There were also plans for a second series of four Nerfuls On Wheels which again never made it any further than trade show production. This set included Goggles with skis, Baby Nerfuls with Buggy, Captain Kook with Bathtub and Road Hog with Pork Chopper.

==Round Town Village==
When the Nerfuls arrived from Erf, they moved right into their new home called Round Town Village. The Nerfuls Round Town Action Playset was an inclusive playset with the Nerfuls Round House, Pet Store & Police Station. It also came with the Nerfuls Spinning Cafe, Round Trip Elevator, Action Slides, Round Windows and its own Nerful, "Ned the Neighbour".

==Vehicles==
There were two Soft Vehicle Nerfuls which included a two-piece Nerful and accompanying vehicle.
Sparky the Nerful came riding in the Fire Truck and Windy cruised in the Convertible (in the UK, Windy's vehicle was called a Buggy).

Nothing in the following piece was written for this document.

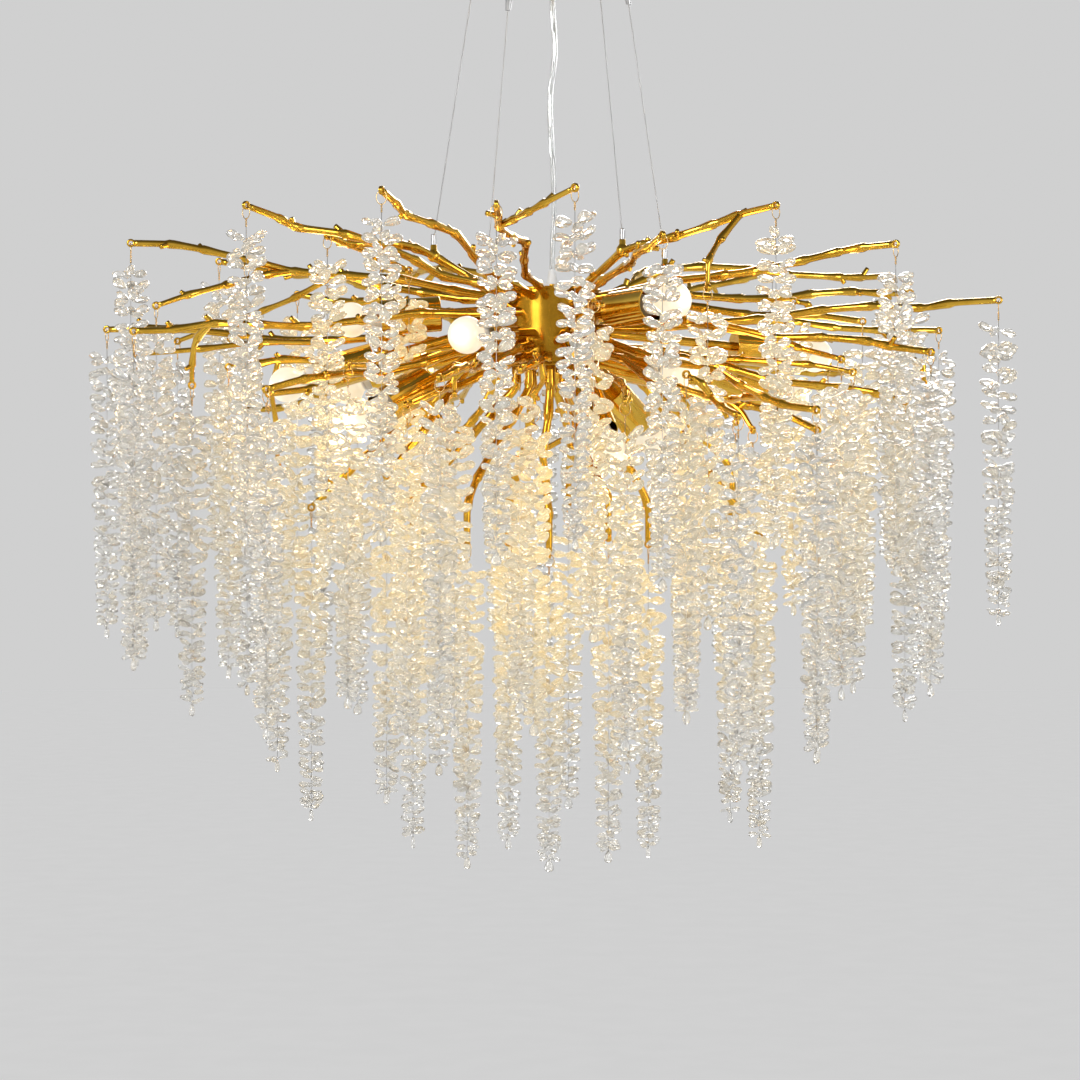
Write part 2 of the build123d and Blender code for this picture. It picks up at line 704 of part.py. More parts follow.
def branch_part(limb, points):
    """One limb or drop with its twigs, eyelets and wire post, cut to sit on the hub."""
    twigs = [fork_route(points, fork, limb.side) for fork in limb.forks]
    ends = [Location(eyelet_plane(end)) for end in [points] + twigs]
    solids = [rod(points, LIMB_RADIUS)] + [rod(twig, TWIG_RADIUS) for twig in twigs]
    solids += [eyelet_disc.part.moved(end) for end in ends]
    holes = [eyelet_hole.part.moved(end) for end in ends]
    if isinstance(limb, Limb) and limb.hanger:
        solids.append(wire_post.part.moved(Location(points[1])))
    if points[0].Z > HUB_BASE:
        holes.append(hub_space.part)
    with BuildPart() as branch:
        add(solids)
        add(holes, mode=Mode.SUBTRACT)
    for tip, end in zip([limb.tip] + [fork.tip for fork in limb.forks], [points] + twigs):
        hung.append((tip, heading(end)))
    return branch.part


hung = []  # each tip, with the angle of the branch that comes to it
for node, limbs in LIMBS.items():
    solids = []
    for limb in limbs:
        solids += branch_part(limb, limb_route(limb)).solids()
    for drop in DROPS.get(node, []):
        solids += branch_part(drop, drop_route(drop)).solids()
    write(Compound(children=solids), node)


# ---------------------------------------------------------------------------
# Lamps, each made along +Z from where its arm leaves the hub
# ---------------------------------------------------------------------------

HOLDER_FRONT = CUP_LENGTH + HOLDER_REACH
THROAT_TO_MIDDLE = (GLOBE_RADIUS**2 - GLOBE_THROAT_RADIUS**2) ** 0.5
BULB_MIDDLE = HOLDER_FRONT + BULB_SEAT_GAP + GLOBE_THROAT_LENGTH + THROAT_TO_MIDDLE

with BuildPart() as cup:
    with BuildSketch():
        Circle(CUP_RADIUS)
        Circle(ARM_BORE_RADIUS, mode=Mode.SUBTRACT)
    extrude(amount=CUP_FLOOR)
    with BuildSketch(Plane.XY.offset(CUP_FLOOR)):
        Circle(CUP_RADIUS)
        Circle(CUP_RADIUS - CUP_WALL, mode=Mode.SUBTRACT)
    extrude(amount=CUP_LENGTH - CUP_FLOOR)
    fillet(cup.edges().group_by(Axis.Z)[0].sort_by(SortBy.RADIUS)[-1], CUP_FLOOR)

with BuildPart() as holder:
    with BuildSketch(Plane.XZ):
        with BuildLine():
            Polyline(
                (0, CUP_FLOOR),
                (HOLDER_STEM_RADIUS, CUP_FLOOR),
                (HOLDER_STEM_RADIUS, HOLDER_STEM_LENGTH),
                (HOLDER_RADIUS, HOLDER_STEM_LENGTH),
                (HOLDER_RADIUS, HOLDER_FRONT),
                (BULB_CAP_RADIUS + BULB_CAP_GAP, HOLDER_FRONT),
                (BULB_CAP_RADIUS + BULB_CAP_GAP, HOLDER_FRONT - SOCKET_DEPTH),
                (0, HOLDER_FRONT - SOCKET_DEPTH),
                close=True,
            )
        make_face()
    revolve(axis=Axis.Z)

with BuildPart() as bulb_cap:
    with Locations((0, 0, HOLDER_FRONT + BULB_SEAT_GAP)):
        Cylinder(
            BULB_CAP_RADIUS,
            BULB_CAP_LENGTH,
            align=(Align.CENTER, Align.CENTER, Align.MAX),
        )
    with Locations((0, 0, HOLDER_FRONT + BULB_SEAT_GAP - BULB_CAP_LENGTH)):
        Cylinder(
            BULB_CONTACT_RADIUS,
            BULB_CONTACT_LENGTH,
            align=(Align.CENTER, Align.CENTER, Align.MAX),
        )

with BuildPart() as bulb_globe:
    with BuildSketch(Plane.XZ):
        with BuildLine():
            throat = (GLOBE_THROAT_RADIUS, BULB_MIDDLE - THROAT_TO_MIDDLE)
            Polyline(
                (0, BULB_MIDDLE + GLOBE_RADIUS),
                (0, HOLDER_FRONT + BULB_SEAT_GAP),
                (GLOBE_NECK_RADIUS, HOLDER_FRONT + BULB_SEAT_GAP),
                throat,
            )
            ThreePointArc(throat, (GLOBE_RADIUS, BULB_MIDDLE), (0, BULB_MIDDLE + GLOBE_RADIUS))
        make_face()
    revolve(axis=Axis.Z)

arms = []
cups = []
holders = []
for number, lamp in enumerate(LAMPS, start=1):
    arm_plane = lamp_plane(lamp)
    bulb_distance = (Vector(lamp[2]) - arm_plane.origin).length
    arm_length = bulb_distance - BULB_MIDDLE
    with BuildPart() as lamp_arm:
        with Locations(arm_plane.offset(arm_length)):
            Cylinder(
                ARM_RADIUS,
                arm_length + 2 * HUB_WALL,
                align=(Align.CENTER, Align.CENTER, Align.MAX),
            )
            Cylinder(
                ARM_BORE_RADIUS,
                arm_length + 2 * HUB_WALL,
                align=(Align.CENTER, Align.CENTER, Align.MAX),
                mode=Mode.SUBTRACT,
            )
        with Locations((0, 0, HUB_TOP)):
            Cylinder(
                HUB_RADIUS,
                HUB_HEIGHT,
                align=(Align.CENTER, Align.CENTER, Align.MAX),
                mode=Mode.SUBTRACT,
            )
    cup_place = Location(arm_plane.offset(arm_length))
    arms += lamp_arm.part.solids()
    cups.append(cup.part.moved(cup_place).solid())
    holders.append(holder.part.moved(cup_place).solid())
    bulb = Compound(
        children=[
            bulb_globe.part.moved(cup_place).solid(),
            bulb_cap.part.moved(cup_place).solid(),
        ]
    )
    write(bulb, f"bulb_{number:02d}")

write(Compound(children=arms), "lamp_arms")
write(Compound(children=cups), "lamp_cups")
write(Compound(children=holders), "lamp_holders")


# ---------------------------------------------------------------------------
# Crystal strands: a wire ring and stem, and the string of crystal clusters
# ---------------------------------------------------------------------------

CRYSTAL_PITCH = (STRAND_LENGTH - END_CRYSTAL_LENGTH) / CRYSTAL_CLUSTERS

with BuildPart() as strand_wire:
    with Locations(Plane(origin=(0, 0, -RING_RADIUS), z_dir=(1, 0, 0))):
        Torus(RING_RADIUS, RING_WIRE_RADIUS)
    with Locations((0, 0, -2 * RING_RADIUS)):
        Cylinder(
            STEM_RADIUS,
            STRAND_DROP - 2 * RING_RADIUS,
            align=(Align.CENTER, Align.CENTER, Align.MAX),
        )

with BuildPart() as crystal_string:
    with BuildSketch(Plane.XZ):
        with BuildLine():
            outline = [(0, -STRAND_DROP), (STRAND_TOP_RADIUS - CRYSTAL_DEPTH, -STRAND_DROP)]
            for i in range(CRYSTAL_CLUSTERS):
                share = i / CRYSTAL_CLUSTERS
                reach = STRAND_TOP_RADIUS + (STRAND_END_RADIUS - STRAND_TOP_RADIUS) * share
                top = -STRAND_DROP - i * CRYSTAL_PITCH
                outline.append((reach, top - 0.4 * CRYSTAL_PITCH))
                outline.append((reach - CRYSTAL_DEPTH, top - CRYSTAL_PITCH))
            strand_end = -STRAND_DROP - STRAND_LENGTH
            outline.append((END_CRYSTAL_RADIUS, strand_end + 0.4 * END_CRYSTAL_LENGTH))
            outline.append((0, strand_end))
            Polyline(*outline, close=True)
        make_face()
    revolve(axis=Axis.Z)


def strand_node(tip):
    """A strand with no node of its own goes with those round it."""
    if tip.strand:
        return tip.strand
    if hypot(tip.x, tip.y) < INNER_GROUP_RADIUS:
        return "strands_inner"
    return "strands_front" if tip.y < 0 else "strands_rear"


strand_solids = {}
for tip, angle in hung:
    place = Location((tip.x, tip.y, tip.z), (0, 0, angle))
    pieces = strand_solids.setdefault(strand_node(tip), [])
    pieces.append(strand_wire.part.moved(place).solid())
    pieces.append(crystal_string.part.moved(place).solid())
for node, solids in strand_solids.items():
    write(Compound(children=solids), node)
print("strands:", len(hung))
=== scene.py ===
import math
from dataclasses import dataclass, field

import bpy
import numpy as np
from mathutils import Matrix, Vector


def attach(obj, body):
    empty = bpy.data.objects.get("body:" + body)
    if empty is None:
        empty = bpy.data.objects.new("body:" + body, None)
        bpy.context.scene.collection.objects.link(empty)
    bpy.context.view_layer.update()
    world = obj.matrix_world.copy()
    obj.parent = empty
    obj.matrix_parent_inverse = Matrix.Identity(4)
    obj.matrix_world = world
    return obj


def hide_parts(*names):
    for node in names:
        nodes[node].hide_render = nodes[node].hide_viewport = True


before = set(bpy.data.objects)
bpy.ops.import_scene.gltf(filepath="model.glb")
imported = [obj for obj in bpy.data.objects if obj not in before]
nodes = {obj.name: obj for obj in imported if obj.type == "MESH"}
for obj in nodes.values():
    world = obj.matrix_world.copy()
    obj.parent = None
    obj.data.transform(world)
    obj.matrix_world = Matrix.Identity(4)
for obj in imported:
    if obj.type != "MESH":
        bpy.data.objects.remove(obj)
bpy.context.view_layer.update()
rng = np.random.RandomState(7)
UP = np.array([0, 0, 1.0])

# The layout repeats the part's source, in millimetres. Z = 0 is the ceiling and the hub's axis is
# the Z axis. Meshes are made in millimetres too and scaled to metres at the end.
ROW_1 = -450
ROW_2 = -468
ROW_3 = -488
ROW_4 = -508
ROW_5 = -524
HUB_RADIUS = 60
HUB_WALL = 3
HUB_BASE = -537
WIRE_ANGLES = (30, 120, 210, 300)
HANGER_RADIUS = 172
HANGER_HEIGHT = -402
KINK = 9  # how far a knot stands off the straight line between its rod's ends
STEEP = 0.5  # fall over run from which a limb leaves the hub level, as far as its shoulder
SHOULDER_REACH = 30
DROP_STRAIGHT = 26
INNER_GROUP_RADIUS = 330  # strands with no name that hang nearer the axis are one group


@dataclass
class Tip:
    x: float
    y: float
    z: float
    strand: str = ""


@dataclass
class Fork:
    knot: int
    tip: Tip


@dataclass
class Limb:
    angle: float
    height: float
    tip: Tip
    forks: list = field(default_factory=list)
    side: int = 1
    hanger: bool = False


@dataclass
class Drop:
    angle: float
    radius: float
    tip: Tip
    forks: list = field(default_factory=list)
    side: int = 1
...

Other Vehicles included the Round Town Camper (known as the Caravan in the UK) which came with the Rocking Rowboat and Campy the Nerful. There was also the Round Town Rescue Squad, which came complete with a Fire Station, figure Action Launcher, Safety Net, Wagon, Fire Extinguisher and Action Slide.

==Accessories==
There were two small playsets made for the Nerfuls, the Bopper and the Spinner (each came with a Nerfuls ball-face). Additional accessories included a Card Game, Belly Floppers Game, Books, Puzzles, Storybook & Cassette. There were also two plush Nerfuls - one each of the brother and the sister.